* _Collected data_

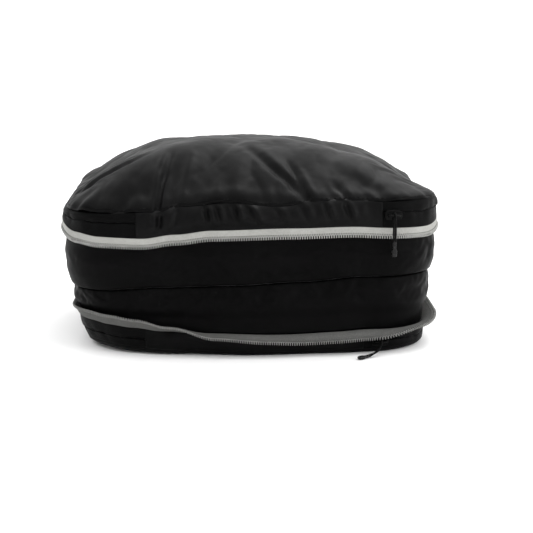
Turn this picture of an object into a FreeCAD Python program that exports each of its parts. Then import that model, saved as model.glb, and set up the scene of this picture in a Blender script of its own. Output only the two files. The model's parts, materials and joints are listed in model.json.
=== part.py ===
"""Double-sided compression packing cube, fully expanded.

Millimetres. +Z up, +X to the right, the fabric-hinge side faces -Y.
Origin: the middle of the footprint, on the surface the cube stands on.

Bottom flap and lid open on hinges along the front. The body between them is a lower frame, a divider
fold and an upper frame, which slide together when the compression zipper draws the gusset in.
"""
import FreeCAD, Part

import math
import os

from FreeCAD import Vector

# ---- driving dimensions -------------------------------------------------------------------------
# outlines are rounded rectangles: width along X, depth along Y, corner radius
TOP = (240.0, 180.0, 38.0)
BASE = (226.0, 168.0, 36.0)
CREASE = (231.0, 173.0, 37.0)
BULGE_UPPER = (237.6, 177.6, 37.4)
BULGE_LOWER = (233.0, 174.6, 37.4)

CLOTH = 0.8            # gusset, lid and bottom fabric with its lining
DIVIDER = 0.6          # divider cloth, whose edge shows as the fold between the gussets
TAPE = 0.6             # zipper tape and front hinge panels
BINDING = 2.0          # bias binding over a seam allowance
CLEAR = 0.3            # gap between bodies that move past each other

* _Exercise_
Copy each line of the data exactly, leaving nothing out.

* _Output for this task_
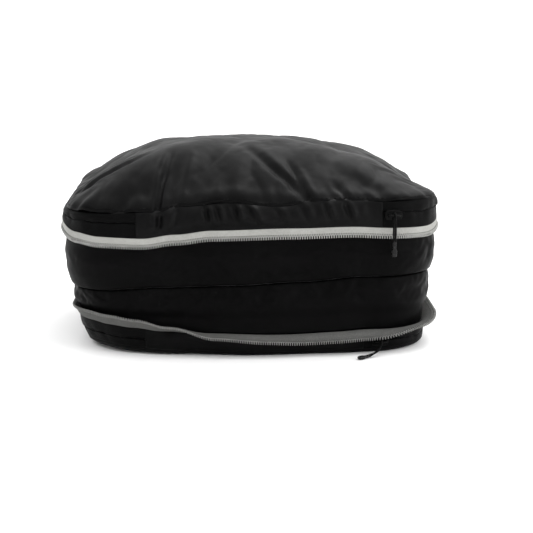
Turn this picture of an object into a FreeCAD Python program that exports each of its parts. Then import that model, saved as model.glb, and set up the scene of this picture in a Blender script of its own. Output only the two files. The model's parts, materials and joints are listed in model.json.
=== part.py ===
"""Double-sided compression packing cube, fully expanded.

Millimetres. +Z up, +X to the right, the fabric-hinge side faces -Y.
Origin: the middle of the footprint, on the surface the cube stands on.

Bottom flap and lid open on hinges along the front. The body between them is a lower frame, a divider
fold and an upper frame, which slide together when the compression zipper draws the gusset in.
"""
import FreeCAD, Part

import math
import os

from FreeCAD import Vector

# ---- driving dimensions -------------------------------------------------------------------------
# outlines are rounded rectangles: width along X, depth along Y, corner radius
TOP = (240.0, 180.0, 38.0)
BASE = (226.0, 168.0, 36.0)
CREASE = (231.0, 173.0, 37.0)
BULGE_UPPER = (237.6, 177.6, 37.4)
BULGE_LOWER = (233.0, 174.6, 37.4)

CLOTH = 0.8            # gusset, lid and bottom fabric with its lining
DIVIDER = 0.6          # divider cloth, whose edge shows as the fold between the gussets
TAPE = 0.6             # zipper tape and front hinge panels
BINDING = 2.0          # bias binding over a seam allowance
CLEAR = 0.3            # gap between bodies that move past each other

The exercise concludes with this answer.